Colin aims to protect hedge for the future

Colin Swann wants to preserve the hedge.
Colin Swann wants to preserve the hedge.

Colin Swann has spent much of his life studying and admiring the 200-yard hedge that stretches along the Lurgan Road, past his Birch Hill Park home to the Seagoe Hotel traffic lights.

And the Zoology/Agriculture double graduate from Queen’s University aims to keep it that way, with a housing development being built at the other side of what he terms “this wonderful eco-system”.

Colin spent many of his formative years at Birch Hill when he lived with his parents. He and wife Carol raised their two sons and daughter at their own family home Birch Hill and he continually studies the flora and fauna of the ever-changing “wild and natural hedge”.

He said, “It contains a wide range of trees – oak, ash and hawthorn, as well as brambles – there’s a lot of shrubs and undergrowth, and that supports several types of birds, with so many insects and other species attracted.”

Over the years, he has spotted blackbirds, thrushes, dunnocks, robins, collared doves, wood pigeon and house sparrows, which are under real pressure – “79 per cent down over the past 20 years”.

He added, “There have been so many nesting sites over the years, and the hedge also attracts voles and mice – I’ve studied it closely and it’s fascinating. Motorists don’t realise the richness of wildlife as they drive past, and it would be a shame and disgrace if it were ripped up.

“I have been in constant touch with the planners and no-one seems to know the fate of the hedge – whether it will be ripped out to accommodate the latest developments or not. The planners are studying the paperwork over the years and I have to meet them again.”
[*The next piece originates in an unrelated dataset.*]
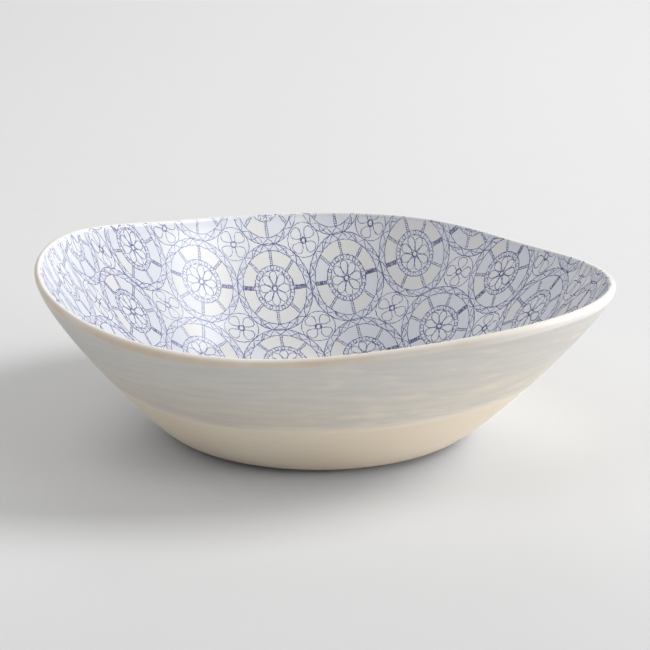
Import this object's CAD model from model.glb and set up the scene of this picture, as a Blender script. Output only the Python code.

Colin had served notice seven years ago that he would be fighting any plans to uproot the hedge when there was a previous planning application – “That one was shelved and it all seems in the melting pot again.”

He went on, “The planners seem sympathetic to conserving the hedge, and I would agree to a compromise of an access, removing a small section of the hedge. I’m confident they won’t rip out such a valuable asset to nature.”